Cette visite répond à plusieurs objectifs. L’Empereur souhaite se rendre compte en personne de la situation dans les anciennes régions insurgées. L’unité nationale doit être la preuve de la réconciliation entre les anciens camps antagonistes. Il souhaite également relancer l’économie d’une ville qui a perdu de son aura du siècle précédent. Enfin, Nantes est un pion essentiel du dispositif de blocus de l’Angleterre.
Depuis la fin de XVIIIème siècle et la révolution, Nantes, qui avait dû sa prospérité au commerce avec les « îles » et au trafic du « bois d’ébène », a vu considérablement décliner ses activités lucratives. La visite de l’Empereur incarne donc un espoir de relance de l’économie et de reconstruction de la cité. La crise paraissait profonde et irrémédiable, le commerce extérieur se réduisant à presque rien, mais l’Empereur s’apprêtait à demander aux Nantais encore plus d’efforts. Poursuivant la lutte implacable contre l’Angleterre par le blocus, il est indispensable que les vaisseaux anglais ne puissent aborder les côtes de l’Europe. Le port de Nantes sera chargé de surveiller les rives de la Bretagne et de la Vendée, ce qui n’arrangera pas le commerce local.

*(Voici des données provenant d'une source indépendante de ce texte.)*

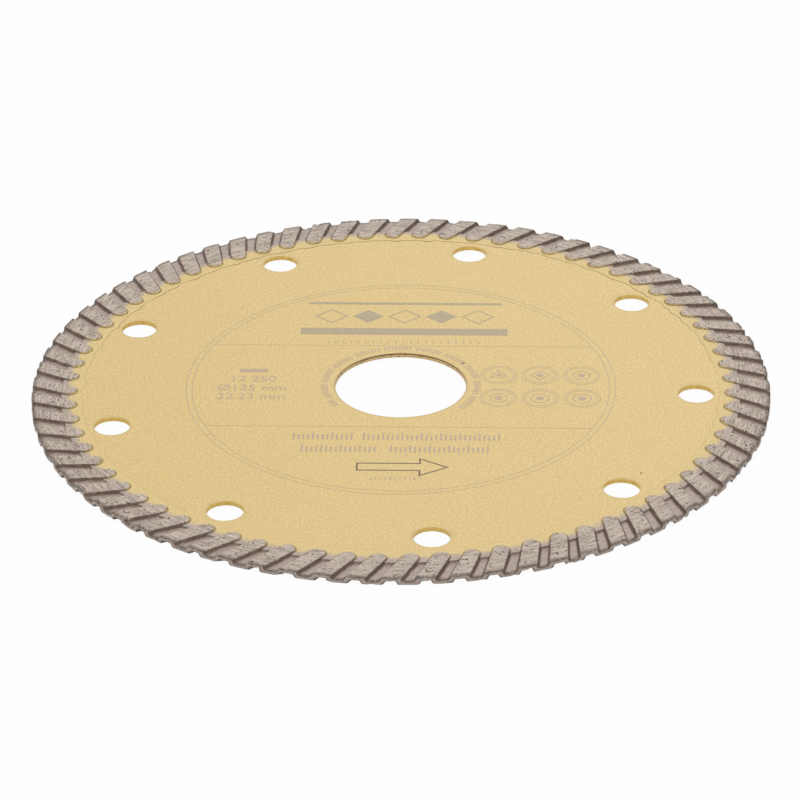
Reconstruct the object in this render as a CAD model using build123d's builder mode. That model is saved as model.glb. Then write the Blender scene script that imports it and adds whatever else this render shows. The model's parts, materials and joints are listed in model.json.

C’est donc une visite très politique qui est programmée.
Fouché confirmera le 25 juillet la visite de l’Empereur : ce sera les 9, 10 et 11 août 1808, et demande au préfet de « préparer les esprits ». La municipalité débloque alors un budget important : 60.000 francs pour réaliser les aménagements nécessaires à la visite impériale. Les artiste locaux sont mis à contribution pour élever des monuments célébrant la venue de l’Empereur et « présenter les objets les plus durables pouvant perpétuer le plus longtemps le souvenir du bonheur des Nantais ».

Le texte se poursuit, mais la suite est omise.